- **WHAT IS NEEDED**: Transcribe the stretch of entries below from the line with "bounding box's underside." through the line with "CAMERA_LENS = 40.94", exactly and with both ends included; leave out all other lines.

RECORDS start

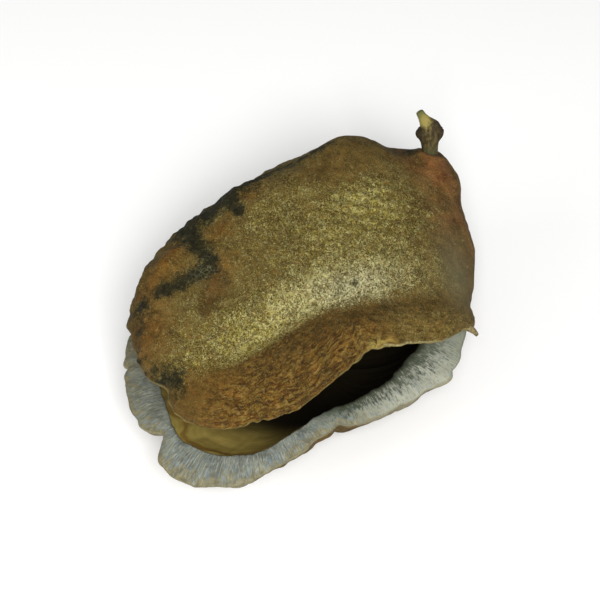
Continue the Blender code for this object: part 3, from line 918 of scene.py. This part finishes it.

RECORDS end
RECORDS start

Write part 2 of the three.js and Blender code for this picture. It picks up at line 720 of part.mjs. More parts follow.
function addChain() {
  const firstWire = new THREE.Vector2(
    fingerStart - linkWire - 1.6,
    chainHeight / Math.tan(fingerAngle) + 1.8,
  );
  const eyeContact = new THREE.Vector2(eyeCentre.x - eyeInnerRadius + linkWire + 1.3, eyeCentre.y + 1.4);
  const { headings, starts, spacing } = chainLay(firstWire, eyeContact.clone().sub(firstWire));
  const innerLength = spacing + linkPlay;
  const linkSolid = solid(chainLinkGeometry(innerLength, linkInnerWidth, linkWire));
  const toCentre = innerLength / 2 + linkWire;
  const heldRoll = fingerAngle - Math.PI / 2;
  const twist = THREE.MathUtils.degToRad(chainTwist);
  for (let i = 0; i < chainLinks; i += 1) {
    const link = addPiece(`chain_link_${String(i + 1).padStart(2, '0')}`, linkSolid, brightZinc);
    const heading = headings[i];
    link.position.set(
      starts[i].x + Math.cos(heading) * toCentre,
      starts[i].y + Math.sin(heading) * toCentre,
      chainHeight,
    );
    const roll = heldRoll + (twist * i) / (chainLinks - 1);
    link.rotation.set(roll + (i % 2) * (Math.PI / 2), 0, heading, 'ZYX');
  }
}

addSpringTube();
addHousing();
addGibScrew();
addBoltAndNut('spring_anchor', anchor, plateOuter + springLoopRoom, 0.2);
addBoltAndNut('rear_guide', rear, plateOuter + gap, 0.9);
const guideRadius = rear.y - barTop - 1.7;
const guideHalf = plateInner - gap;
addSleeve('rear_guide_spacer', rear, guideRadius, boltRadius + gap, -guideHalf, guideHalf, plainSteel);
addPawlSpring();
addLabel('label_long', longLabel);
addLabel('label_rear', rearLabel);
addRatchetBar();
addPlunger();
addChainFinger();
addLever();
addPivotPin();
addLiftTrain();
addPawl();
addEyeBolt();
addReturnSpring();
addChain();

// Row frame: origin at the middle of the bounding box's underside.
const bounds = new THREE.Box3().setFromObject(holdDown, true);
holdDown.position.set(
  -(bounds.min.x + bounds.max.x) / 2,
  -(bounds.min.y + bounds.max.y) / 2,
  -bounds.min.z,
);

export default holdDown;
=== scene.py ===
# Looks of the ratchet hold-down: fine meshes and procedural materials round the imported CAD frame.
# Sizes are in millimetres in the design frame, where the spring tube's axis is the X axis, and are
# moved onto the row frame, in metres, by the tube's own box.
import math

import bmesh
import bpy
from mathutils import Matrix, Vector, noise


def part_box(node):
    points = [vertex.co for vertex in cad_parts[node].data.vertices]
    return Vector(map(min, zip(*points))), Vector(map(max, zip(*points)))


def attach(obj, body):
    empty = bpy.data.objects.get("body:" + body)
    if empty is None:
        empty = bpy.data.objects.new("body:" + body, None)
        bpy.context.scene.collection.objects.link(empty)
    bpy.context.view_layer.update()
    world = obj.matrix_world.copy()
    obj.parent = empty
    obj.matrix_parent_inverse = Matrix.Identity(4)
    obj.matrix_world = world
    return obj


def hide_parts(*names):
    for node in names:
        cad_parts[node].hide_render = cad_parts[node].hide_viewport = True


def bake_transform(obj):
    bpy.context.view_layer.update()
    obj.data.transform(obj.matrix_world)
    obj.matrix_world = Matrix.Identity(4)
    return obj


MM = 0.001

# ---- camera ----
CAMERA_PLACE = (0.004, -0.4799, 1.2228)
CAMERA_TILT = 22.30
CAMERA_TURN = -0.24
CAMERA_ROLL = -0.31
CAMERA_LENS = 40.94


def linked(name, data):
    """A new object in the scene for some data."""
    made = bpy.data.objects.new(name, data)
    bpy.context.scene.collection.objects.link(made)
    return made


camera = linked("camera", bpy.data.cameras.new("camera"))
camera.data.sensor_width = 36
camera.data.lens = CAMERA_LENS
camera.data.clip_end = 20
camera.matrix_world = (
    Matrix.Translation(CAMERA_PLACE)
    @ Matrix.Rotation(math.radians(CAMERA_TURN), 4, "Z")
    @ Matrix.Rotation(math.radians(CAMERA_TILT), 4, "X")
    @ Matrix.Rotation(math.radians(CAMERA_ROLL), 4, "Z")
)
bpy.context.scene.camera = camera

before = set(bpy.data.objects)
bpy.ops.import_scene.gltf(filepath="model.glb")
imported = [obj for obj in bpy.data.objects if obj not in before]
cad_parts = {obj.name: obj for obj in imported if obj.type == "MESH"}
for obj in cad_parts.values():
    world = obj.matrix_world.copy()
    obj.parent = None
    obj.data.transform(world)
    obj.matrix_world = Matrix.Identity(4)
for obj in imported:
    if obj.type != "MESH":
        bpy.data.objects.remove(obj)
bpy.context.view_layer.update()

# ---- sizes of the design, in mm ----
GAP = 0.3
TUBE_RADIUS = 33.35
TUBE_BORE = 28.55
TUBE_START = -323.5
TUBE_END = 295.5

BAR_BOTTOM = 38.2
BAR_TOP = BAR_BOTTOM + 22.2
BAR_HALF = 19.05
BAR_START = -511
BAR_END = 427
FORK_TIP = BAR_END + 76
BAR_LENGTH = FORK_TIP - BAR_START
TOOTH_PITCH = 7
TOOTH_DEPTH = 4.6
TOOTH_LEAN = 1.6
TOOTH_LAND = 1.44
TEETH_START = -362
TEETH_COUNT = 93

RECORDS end

- **SOLUTION TO THIS TASK**:
// Row frame: origin at the middle of the bounding box's underside.
const bounds = new THREE.Box3().setFromObject(holdDown, true);
holdDown.position.set(
  -(bounds.min.x + bounds.max.x) / 2,
  -(bounds.min.y + bounds.max.y) / 2,
  -bounds.min.z,
);

export default holdDown;
=== scene.py ===
# Looks of the ratchet hold-down: fine meshes and procedural materials round the imported CAD frame.
# Sizes are in millimetres in the design frame, where the spring tube's axis is the X axis, and are
# moved onto the row frame, in metres, by the tube's own box.
import math

import bmesh
import bpy
from mathutils import Matrix, Vector, noise


def part_box(node):
    points = [vertex.co for vertex in cad_parts[node].data.vertices]
    return Vector(map(min, zip(*points))), Vector(map(max, zip(*points)))


def attach(obj, body):
    empty = bpy.data.objects.get("body:" + body)
    if empty is None:
        empty = bpy.data.objects.new("body:" + body, None)
        bpy.context.scene.collection.objects.link(empty)
    bpy.context.view_layer.update()
    world = obj.matrix_world.copy()
    obj.parent = empty
    obj.matrix_parent_inverse = Matrix.Identity(4)
    obj.matrix_world = world
    return obj


def hide_parts(*names):
    for node in names:
        cad_parts[node].hide_render = cad_parts[node].hide_viewport = True


def bake_transform(obj):
    bpy.context.view_layer.update()
    obj.data.transform(obj.matrix_world)
    obj.matrix_world = Matrix.Identity(4)
    return obj


MM = 0.001

# ---- camera ----
CAMERA_PLACE = (0.004, -0.4799, 1.2228)
CAMERA_TILT = 22.30
CAMERA_TURN = -0.24
CAMERA_ROLL = -0.31
CAMERA_LENS = 40.94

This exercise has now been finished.